Dança
Quando a religião atravessa a arte
espetáculo “Réquiem SP” provoca debate nacional ao abordar caos urbano em uma performance intensa e simbólica no Festival de Dança de Joinville

Foto: Divulgação
por Vanessa R Ricardo
No último domingo, 27, teve início o Festival de Dança de Joinville, um dos maiores eventos dedicados à dança no Brasil. Na tradicional Noite de Gala no Centreventos Cau Hansen, trouxe à cena o espetáculo “Réquiem SP”, do Balé da Cidade de São Paulo, com criação e direção de Alejandro Ahmed.

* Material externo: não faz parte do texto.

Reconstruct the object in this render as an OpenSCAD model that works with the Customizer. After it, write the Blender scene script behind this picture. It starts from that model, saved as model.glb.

Conhecida por apresentar obras que desafiam convenções, a Noite de Gala recebe trabalhos que une diferentes linguagens cênicas. Estreado em 2025, Réquiem SP é inspirado na composição orquestral Réquiem, de György Ligeti (1965), e em trilhas eletrônicas do artista canadense Venetian Snares. A montagem mergulha o público em uma atmosfera densa, com bailarinos vestidos de preto, maquiagem carregada e uma trilha sonora que alterna entre o ruído intenso e o silêncio absoluto.
Ahmed mistura o balé clássico com danças urbanas e recursos tecnológicos: telões sincronizados, goteiras cenográficas e até elementos sensoriais como o cheiro de combustível. A obra propõe uma reflexão sobre o caos da metrópole paulistana, a velocidade da vida moderna e as fases do luto — da dor à aceitação —, evocando também a espiritualidade nos grandes centros urbanos.
Mas nem todos viram poesia na proposta. Já na segunda-feira, o espetáculo foi alvo de críticas intensas. Nas redes sociais, alguns espectadores descreveram a apresentação como “perturbadora”, acusando-a de ser “satanismo disfarçado de arte”. A polêmica rapidamente tomou contornos políticos.
O vereador Pastor Ascendino Batista (PSD) publicou uma nota de repúdio, afirmando: “Não ao satanismo disfarçado de arte” e disse que o “povo cristão está decepcionado”, acusando a obra de causar “medo, terror e pânico”. Brandel Junior (PL) propôs uma moção de repúdio que foi aprovada por unanimidade pela Câmara de Vereadores de Joinville, na sessão de segunda-feira (28). Da tribuna, afirmou que o espetáculo “mancha o nome da cidade” e criticou a classificação etária de 10 anos.
Apesar da polêmica online, a recepção presencial foi majoritariamente positiva: a plateia permaneceu até o fim e aplaudiu de pé o elenco. Alejandro Ahmed, que em 1989, aos 17 anos, foi reconhecido como coreógrafo nesse mesmo palco, demonstrou surpresa com a repercussão. Em resposta, afirmou que sua intenção foi “propor novas formas de pensar o que a dança pode ser”, destacando que a obra não homenageia uma cidade morta, mas sim “a vida que nasce a cada segundo”.
O caso escancara as tensões entre a liberdade artística e valores conservadores, mostrando como a arte contemporânea, ao provocar e instigar, pode se tornar alvo de reações acaloradas em comunidades com diferentes visões culturais e religiosas.
Quando a religião atravessa a arte, ela não apenas a interpreta, ela também tenta delimitar até onde ela pode ir.